In other embodiments, the LNG can be injected into the well without regasification. If injected as a cryogenic fluid, the LNG may fracture the formation as it warms, thereby opening new fluid flow paths. As the injected fluid warms and flows through the formation, a front of liquid natural gas may form near the wellbore. In some cases, it may be desired to produce hydrocarbons and recover injected fluids from one or more adjacent wells that are fluidly connected to the injection well via the producing formation.
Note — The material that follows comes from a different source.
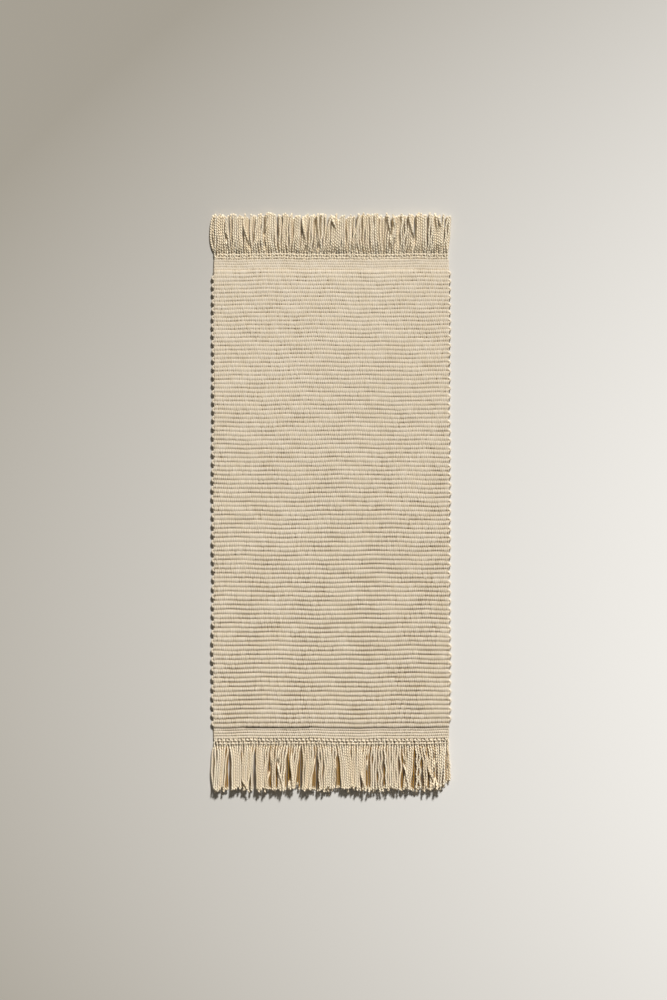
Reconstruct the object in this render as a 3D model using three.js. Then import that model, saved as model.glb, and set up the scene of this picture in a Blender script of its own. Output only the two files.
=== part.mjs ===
// Hand-woven cotton bath mat with a cord fringe at both ends. Millimetres, +Z up.
// X is the width, Y the length, and the mat lies on the floor at z = 0. Its origin is the middle
// of its underside. The front end is at -Y and the rear end, where the weaver finished, at +Y.
import * as THREE from 'three';

// Overall sizes
const matWidth = 500;             // selvedge to selvedge
const matLength = 1200;           // fringe tip to fringe tip
const matThickness = 8;           // floor to the crest of a rib

// Ribbed field: thick weft cords, each wrapped by the warp, side by side along Y
const ribPitch = 9.1;             // mean spacing of the ribs
const rearPitchRatio = 0.85;      // the rearmost ribs are beaten this much closer than the front ones
const valleyHeight = 5;           // floor to the groove between two ribs

// Selvedges: the weft cord turns round from one rib into the next, outside the outermost warp
const weftCordThickness = 4.6;
const turnReach = 2.4;            // how far a turn swells out of the edge
const edgeThickness = 0.8;        // cord that is left at the notch between two turns

// Headings: fine weft picks that lock the ribs at each end
const frontHeadingLength = 23;
const rearHeadingLength = 22;
const headingThickness = 4.6;
const pickPitch = 4.5;            // spacing of the fine picks
const pickRise = 0.6;             // crest of a pick above the groove beside it

// Twined rows: two knotted rows, side by side, that grip the warp ends
const twinedRowWidth = 6.4;
const twinedRowHeight = 5.6;
const knotPitch = 8;              // spacing of the knots along a row
const knotRelief = 1.2;           // depth of the nick between two knots, on each side of the row

// Fringe: the warp ends, as two-ply cords that lie in loose layers
const frontFringeLength = 96;
const rearFringeLength = 78;
const fringeThickness = 10;
const bundlesPerEnd = 16;
const cordDiameter = 4.2;
const tipUnevenness = 6;          // longest bundle tip to shortest

// Clearances
const gap = 0.3;                  // between neighbouring solids
const hingeClearance = 0.15;      // hinge line above the surface that folds on to another

// Smoothness of the faceted curves
const arcSteps = 6;
const knotArcSteps = 4;

const wovenCotton = { color: 0xcfbfa7, roughness: 0.92, metalness: 0 };
const fringeCotton = { color: 0xd6c5a8, roughness: 0.95, metalness: 0 };

// The woven width, inside the turns of the weft
const wovenWidth = matWidth - 2 * (turnReach + edgeThickness + gap);

// Lengthwise layout, from the front tips to the rear tips
const frontTip = -matLength / 2;
const rearTip = matLength / 2;
const frontFringeRoot = frontTip + frontFringeLength;
const rearFringeRoot = rearTip - rearFringeLength;
const frontHeadingEdge = frontFringeRoot + 2 * twinedRowWidth;
const rearHeadingEdge = rearFringeRoot - 2 * twinedRowWidth;
const frontFieldEdge = frontHeadingEdge + frontHeadingLength;
const rearFieldEdge = rearHeadingEdge - rearHeadingLength;

// Grooves between the ribs. The pitch closes slowly towards the rear, and all ribs fill the field.
function ribGrooves() {
  const fieldLength = rearFieldEdge - frontFieldEdge;
  const count = Math.round(fieldLength / ribPitch);
  const shares = [];
  for (let rib = 0; rib < count; rib += 1) {
    shares.push(1 - (1 - rearPitchRatio) * ((rib + 0.5) / count) ** 3);
  }
  const scale = fieldLength / shares.reduce((sum, share) => sum + share, 0);
  const grooves = [frontFieldEdge];
  for (const share of shares) {
    grooves.push(grooves[grooves.length - 1] + share * scale);
  }
  return grooves;
}

const grooves = ribGrooves();
const foldGroove = grooves.reduce(
  (best, y, index) => (Math.abs(y) < Math.abs(grooves[best]) ? index : best),
  0,
);
const foldLine = grooves[foldGroove];

const mat = new THREE.Group();

// Hinge lines along X: high enough that what folds over comes to lie on the ribs
const fringeHingeHeight = (matThickness + fringeThickness) / 2 + hingeClearance;
mat.userData.hinges = {
  centreFold: { y: foldLine, z: matThickness + hingeClearance },
  frontFringe: { y: frontFringeRoot, z: fringeHingeHeight },
  rearFringe: { y: rearFringeRoot, z: fringeHingeHeight },
};

function addPiece(name, geometry, finish) {
  const piece = new THREE.Mesh(geometry, new THREE.MeshStandardMaterial(finish));
  piece.name = name;
  mat.add(piece);
}

// A side profile in (Y, Z), drawn counterclockwise, carried across the woven width.
function acrossWidth(profile) {
  const geometry = new THREE.ExtrudeGeometry(new THREE.Shape(profile), {
    depth: wovenWidth,
    bevelEnabled: false,
  });
  geometry.translate(0, 0, -wovenWidth / 2);
  geometry.rotateY(Math.PI / 2);
  geometry.rotateX(Math.PI / 2);
  return geometry;
}

// Low arches between neighbouring grooves, drawn from the rear groove to the front one.
function archedTop(edges, grooveHeight, crestHeight) {
  const points = [];
  for (let arch = edges.length - 2; arch >= 0; arch -= 1) {
    const front = edges[arch];
    const rear = edges[arch + 1];
    for (let step = 0; step < arcSteps; step += 1) {
      const angle = (Math.PI * step) / arcSteps;
      const y = (front + rear) / 2 + (Math.cos(angle) * (rear - front)) / 2;
      points.push(new THREE.Vector2(y, grooveHeight + Math.sin(angle) * (crestHeight - grooveHeight)));
    }
  }
  points.push(new THREE.Vector2(edges[0], grooveHeight));
  return points;
}

// A flat-bottomed slab whose top is a row of arches.
function ribbedSlab(edges, grooveHeight, crestHeight) {
  const held = edges.slice();
  held[0] += gap / 2;
  held[held.length - 1] -= gap / 2;
  return acrossWidth([
    new THREE.Vector2(held[0], 0),
    new THREE.Vector2(held[held.length - 1], 0),
    ...archedTop(held, grooveHeight, crestHeight),
  ]);
}

function addField(name, edges) {
  addPiece(name, ribbedSlab(edges, valleyHeight, matThickness), wovenCotton);
}

function addHeading(name, front, rear) {
  const picks = Math.max(1, Math.round((rear - front) / pickPitch));
  const edges = [];
  for (let pick = 0; pick <= picks; pick += 1) {
    edges.push(front + ((rear - front) * pick) / picks);
  }
  addPiece(name, ribbedSlab(edges, headingThickness - pickRise, headingThickness), wovenCotton);
}

// The weft's turns down one side of one half, in plan. Each turn joins two neighbouring ribs.
// side is -1 for the left selvedge and 1 for the right one.
function addTurns(name, edges, side, firstTurn) {
  const low = edges[0] + gap / 2;
  const high = edges[edges.length - 1] - gap / 2;
  const inner = wovenWidth / 2 + gap;
  const notch = inner + edgeThickness;
  const starts = [low];
  for (let index = firstTurn; index < edges.length - 1; index += 2) {
    if (edges[index] > low) {
      starts.push(edges[index]);
    }
  }
  starts.push(high);
  const outline = new THREE.Shape();
  outline.moveTo(inner, high);
  outline.lineTo(inner, low);
  for (let turn = 0; turn < starts.length - 1; turn += 1) {
    const front = starts[turn];
    const rear = starts[turn + 1];
    for (let step = 0; step < arcSteps; step += 1) {
      const angle = (Math.PI * step) / arcSteps;
      outline.lineTo(
        notch + Math.sin(angle) * turnReach,
        (front + rear) / 2 - (Math.cos(angle) * (rear - front)) / 2,
      );
    }
  }
  outline.lineTo(notch, high);
  const geometry = new THREE.ExtrudeGeometry(outline, {
    depth: weftCordThickness,
    bevelEnabled: false,
  });
  geometry.translate(0, 0, (matThickness - weftCordThickness) / 2);
  if (side < 0) {
    geometry.rotateY(Math.PI);
    geometry.translate(0, 0, matThickness);
  }
  addPiece(name, geometry, wovenCotton);
}

// One twined row in plan: a chain of knots across the woven width, nicked between them.
function addTwinedRow(name, front) {
  const low = front + gap / 2;
  const high = front + twinedRowWidth - gap / 2;
  const knots = Math.max(1, Math.round(wovenWidth / knotPitch));
  const outline = new THREE.Shape();
  const walk = [
    { direction: 1, edge: low + knotRelief, swell: -knotRelief },
    { direction: -1, edge: high - knotRelief, swell: knotRelief },
  ];
  outline.moveTo(-wovenWidth / 2, low + knotRelief);
  for (const { direction, edge, swell } of walk) {
    for (let knot = 0; knot < knots; knot += 1) {
      for (let step = knot === 0 ? 0 : 1; step <= knotArcSteps; step += 1) {
        const along = (knot + step / knotArcSteps) / knots;
        outline.lineTo(
          direction * wovenWidth * (along - 0.5),
          edge + swell * Math.sin((Math.PI * step) / knotArcSteps),
        );
      }
    }
  }
  const geometry = new THREE.ExtrudeGeometry(outline, {
    depth: twinedRowHeight,
    bevelEnabled: false,
  });
  addPiece(name, geometry, fringeCotton);
}

// One bundle of neighbouring cords: an end view in (X, Z), carried along Y from root to tip.
// side is -1 for the front end, where the cords run towards -Y, and 1 for the rear end.
function addBundle(name, index, root, length, side) {
  const width = matWidth / bundlesPerEnd;
  const left = -matWidth / 2 + index * width + gap / 2;
  const right = left + width - gap;
  const cords = Math.max(1, Math.round(width / cordDiameter));
  const outline = new THREE.Shape();
  outline.moveTo(left, 0);
  outline.lineTo(right, 0);
  for (let cord = cords - 1; cord >= 0; cord -= 1) {
    const near = left + ((right - left) * cord) / cords;
    const far = left + ((right - left) * (cord + 1)) / cords;
    const radius = (far - near) / 2;
    for (let step = 0; step <= arcSteps; step += 1) {
      const angle = (Math.PI * step) / arcSteps;
      outline.lineTo(
        (near + far) / 2 + Math.cos(angle) * radius,
        fringeThickness - radius + Math.sin(angle) * radius,
      );
    }
  }
  const trim = (tipUnevenness * ((index * 7) % 5)) / 4;
  const depth = length - trim - gap / 2;
  const geometry = new THREE.ExtrudeGeometry(outline, { depth, bevelEnabled: false });
  // the end view stands up along Z, and its depth runs towards -Y
  geometry.rotateX(Math.PI / 2);
  geometry.translate(0, side > 0 ? root + gap / 2 + depth : root - gap / 2, 0);
  addPiece(name, geometry, fringeCotton);
}

const frontGrooves = grooves.slice(0, foldGroove + 1);
const rearGrooves = grooves.slice(foldGroove);
const rearShift = foldGroove % 2;  // keeps the turns in step across the fold
addField('front_field', frontGrooves);
addField('rear_field', rearGrooves);
addTurns('front_left_weft_turns', frontGrooves, -1, 2);
addTurns('front_right_weft_turns', frontGrooves, 1, 1);
addTurns('rear_left_weft_turns', rearGrooves, -1, 2 - rearShift);
addTurns('rear_right_weft_turns', rearGrooves, 1, 1 + rearShift);
addHeading('front_heading', frontHeadingEdge, frontFieldEdge);
addHeading('rear_heading', rearFieldEdge, rearHeadingEdge);
addTwinedRow('front_outer_twined_row', frontFringeRoot);
addTwinedRow('front_inner_twined_row', frontFringeRoot + twinedRowWidth);
addTwinedRow('rear_inner_twined_row', rearHeadingEdge);
addTwinedRow('rear_outer_twined_row', rearHeadingEdge + twinedRowWidth);
for (let index = 0; index < bundlesPerEnd; index += 1) {
  const number = String(index + 1).padStart(2, '0');
  addBundle(`front_fringe_cords_${number}`, index, frontFringeRoot, frontFringeLength, -1);
  addBundle(`rear_fringe_cords_${number}`, index, rearFringeRoot, rearFringeLength, 1);
}

export default mat;
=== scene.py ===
import math
import bpy
import numpy as np
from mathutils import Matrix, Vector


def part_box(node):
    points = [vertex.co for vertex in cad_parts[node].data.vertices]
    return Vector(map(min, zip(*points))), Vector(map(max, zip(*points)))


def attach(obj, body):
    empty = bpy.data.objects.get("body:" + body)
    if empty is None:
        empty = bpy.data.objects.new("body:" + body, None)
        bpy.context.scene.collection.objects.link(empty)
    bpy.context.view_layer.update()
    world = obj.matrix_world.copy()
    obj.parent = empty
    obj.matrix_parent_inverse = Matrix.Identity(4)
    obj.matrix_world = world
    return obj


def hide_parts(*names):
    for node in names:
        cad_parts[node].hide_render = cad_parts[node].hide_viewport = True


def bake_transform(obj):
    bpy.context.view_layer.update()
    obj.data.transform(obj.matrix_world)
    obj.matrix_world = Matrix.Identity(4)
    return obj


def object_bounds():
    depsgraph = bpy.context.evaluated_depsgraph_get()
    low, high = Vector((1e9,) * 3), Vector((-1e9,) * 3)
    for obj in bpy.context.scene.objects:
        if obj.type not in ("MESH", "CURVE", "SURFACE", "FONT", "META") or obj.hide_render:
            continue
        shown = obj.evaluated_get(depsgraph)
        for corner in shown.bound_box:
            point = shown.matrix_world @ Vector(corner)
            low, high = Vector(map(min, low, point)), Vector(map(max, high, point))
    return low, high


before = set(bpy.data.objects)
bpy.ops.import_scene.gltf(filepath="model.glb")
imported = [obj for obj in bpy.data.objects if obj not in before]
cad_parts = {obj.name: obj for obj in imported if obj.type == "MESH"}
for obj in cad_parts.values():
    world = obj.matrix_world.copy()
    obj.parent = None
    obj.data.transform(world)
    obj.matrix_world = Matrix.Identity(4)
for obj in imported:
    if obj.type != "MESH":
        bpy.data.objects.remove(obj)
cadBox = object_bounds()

mm = 0.001
tau = 2 * math.pi

# the camera looks straight down, with the mat's rear end at the top of the view
camera = {
    "lens": 100.0,      # a long lens, so the mat shows hardly any perspective
    "sensor": 36.0,
    "seenHigh": 2.088,  # metres of floor from the bottom of the view to the top
    "aimX": 0.0047,
    "aimY": 0.0073,
}
bpy.ops.object.select_all(action="DESELECT")
cameraHeight = camera["seenHigh"] * camera["lens"] / camera["sensor"]
cameraPlace = (camera["aimX"], camera["aimY"], cameraHeight)
bpy.ops.object.camera_add(location=cameraPlace, rotation=(0, 0, 0))
matCamera = bpy.context.object
matCamera.name = "overheadCamera"
matCamera.data.lens = camera["lens"]
matCamera.data.sensor_width = camera["sensor"]
matCamera.data.clip_end = 100
bpy.context.scene.camera = matCamera
print("camera: straight above, %.2f m up" % cameraHeight)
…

In some cases, it may be desired to inject fluids for a period of time and then to cease injecting and produce hydrocarbons and recover injected fluids from the same well or wells that were used to inject the fluids.
The foregoing outlines features of several embodiments so that a person of ordinary skill in the art may better understand the aspects of the present disclosure. Such features may be replaced by any one of numerous equivalent alternatives, only some of which are disclosed herein. Likewise, unless expressly stated, the sequential recitation of steps in the claims that follow is not intended as a requirement that the steps be performed in the sequence recited.
One of ordinary skill in the art should appreciate that they may readily use the present disclosure as a basis for designing or modifying other processes and structures for carrying out the same purposes and/or achieving the same advantages of the embodiments introduced herein. One of ordinary skill in the art should also realize that such equivalent constructions do not depart from the spirit and scope of the present disclosure and that they may make various changes, substitutions, and alterations herein without departing from the spirit and scope of the present disclosure.